American engineer and scientist

Laurel H. Carney (born 19 September, 1961) is an American engineer and neuroscientist who conducts research on the auditory system. She is the Marylou Ingram Professor in Biomedical Engineering, and Professor of Neurobiology & Anatomy, at the University of Rochester.

== Life and career ==
Carney's secondary education was at the Girls Preparatory School in Chattanooga, Tennessee. She received a S.B. in electrical engineering at MIT in 1983, and M.S. (1985) and Ph.D. (1989) degrees in electrical engineering at the University of Wisconsin. Her postdoctoral training was performed at the University of Pennsylvania. Following faculty appointments at Boston University and Syracuse University, in 2007 she assumed a faculty position at University of Rochester, where she is currently the Marylou Ingram Professor in Biomedical Engineering and Professor of Neurobiology & Anatomy.

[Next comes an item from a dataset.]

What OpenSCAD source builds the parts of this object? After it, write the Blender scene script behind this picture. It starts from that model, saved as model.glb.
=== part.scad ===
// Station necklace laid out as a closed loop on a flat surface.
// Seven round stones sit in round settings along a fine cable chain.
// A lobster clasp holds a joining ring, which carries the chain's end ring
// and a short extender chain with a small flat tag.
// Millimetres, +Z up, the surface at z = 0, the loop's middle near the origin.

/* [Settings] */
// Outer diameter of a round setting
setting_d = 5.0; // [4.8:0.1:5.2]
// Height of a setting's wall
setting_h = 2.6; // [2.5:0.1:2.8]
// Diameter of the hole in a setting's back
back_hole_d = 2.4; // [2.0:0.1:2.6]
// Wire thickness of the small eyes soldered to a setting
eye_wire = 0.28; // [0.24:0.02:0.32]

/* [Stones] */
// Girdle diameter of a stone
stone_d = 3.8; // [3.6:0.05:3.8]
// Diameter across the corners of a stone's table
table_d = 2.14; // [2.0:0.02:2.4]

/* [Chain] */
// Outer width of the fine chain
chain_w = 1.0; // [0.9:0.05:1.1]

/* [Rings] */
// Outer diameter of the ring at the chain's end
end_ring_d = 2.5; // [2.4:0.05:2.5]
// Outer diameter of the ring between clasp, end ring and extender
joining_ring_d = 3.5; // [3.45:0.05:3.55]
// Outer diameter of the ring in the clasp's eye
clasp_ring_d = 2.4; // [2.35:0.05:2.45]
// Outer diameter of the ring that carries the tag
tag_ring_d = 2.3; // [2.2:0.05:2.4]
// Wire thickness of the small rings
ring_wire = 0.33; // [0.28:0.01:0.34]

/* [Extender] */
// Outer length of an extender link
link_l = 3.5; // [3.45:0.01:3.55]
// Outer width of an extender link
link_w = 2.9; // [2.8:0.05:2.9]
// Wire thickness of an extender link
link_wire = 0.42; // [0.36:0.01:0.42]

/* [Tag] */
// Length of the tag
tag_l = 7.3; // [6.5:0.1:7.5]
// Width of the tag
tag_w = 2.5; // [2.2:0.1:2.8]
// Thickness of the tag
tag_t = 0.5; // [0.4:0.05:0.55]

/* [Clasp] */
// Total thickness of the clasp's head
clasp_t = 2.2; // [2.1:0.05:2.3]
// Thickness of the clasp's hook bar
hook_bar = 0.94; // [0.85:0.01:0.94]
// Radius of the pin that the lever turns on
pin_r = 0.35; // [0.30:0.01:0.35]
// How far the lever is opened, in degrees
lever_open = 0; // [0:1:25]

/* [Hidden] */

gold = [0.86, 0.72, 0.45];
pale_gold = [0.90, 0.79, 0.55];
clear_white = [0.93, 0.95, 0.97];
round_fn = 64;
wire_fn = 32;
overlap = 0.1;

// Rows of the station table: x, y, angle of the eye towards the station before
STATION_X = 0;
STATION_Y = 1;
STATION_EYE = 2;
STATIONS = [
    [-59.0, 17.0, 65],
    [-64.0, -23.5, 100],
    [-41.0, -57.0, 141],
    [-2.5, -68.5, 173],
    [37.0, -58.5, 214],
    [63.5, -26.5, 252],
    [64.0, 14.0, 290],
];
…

Carney's research combines neurophysiological, behavioral, and computational modeling techniques towards understanding neural mechanisms underlying the perception of complex sounds, and applying that information to the design of physiologically based signal-processing strategies to aid listeners with hearing loss. Since 1995 Carney has been a licensed professional engineer in the field of electrical engineering. As of 2025 Carney has produced 119 research papers, and her research on the auditory system has been funded by the US National Institutes of Health continuously since 1992. She has been a member of the National Institute on Deafness and Other Communication Disorders Advisory Council.

In 2024 Carney was hosted by the Eriksholm Research Centre in Snekkersten, Denmark, the research facility of the Danish hearing aid company Oticon. She has been a Fellow and workshop co-organizer at the Hanse-Wissenschaftskolleg in Delmenhorst, Germany.

== Awards ==
- Fellow, Acoustical Society of America (2002). For contributions to an integrated understanding of the physiology and psychophysics of hearing.
- Fellow, American Institute for Medical and Biological Engineering (2006). For contributions to the mathematical modeling and empirical characterization of the mammalian auditory system.
- William and Christine Hartmann Prize in Auditory Neuroscience, Acoustical Society of America (2015). For research that links auditory physiology with auditory perception or behavior.
- Marylou Ingram Professor, University of Rochester (2016).
- Professor of the Year Award, University of Rochester (2016).

== Selected reviews ==
Carney LH. (2024) Neural Fluctuation Contrast as a Code for Complex Sounds: The Role and Control of Peripheral Nonlinearities. Hear Res. 443:108966.

Carney LH. (2018) Supra-Threshold Hearing and Fluctuation Profiles: Implications for Sensorineural and Hidden Hearing Loss. J Assoc Res Otolaryngol. 19(4):331-352.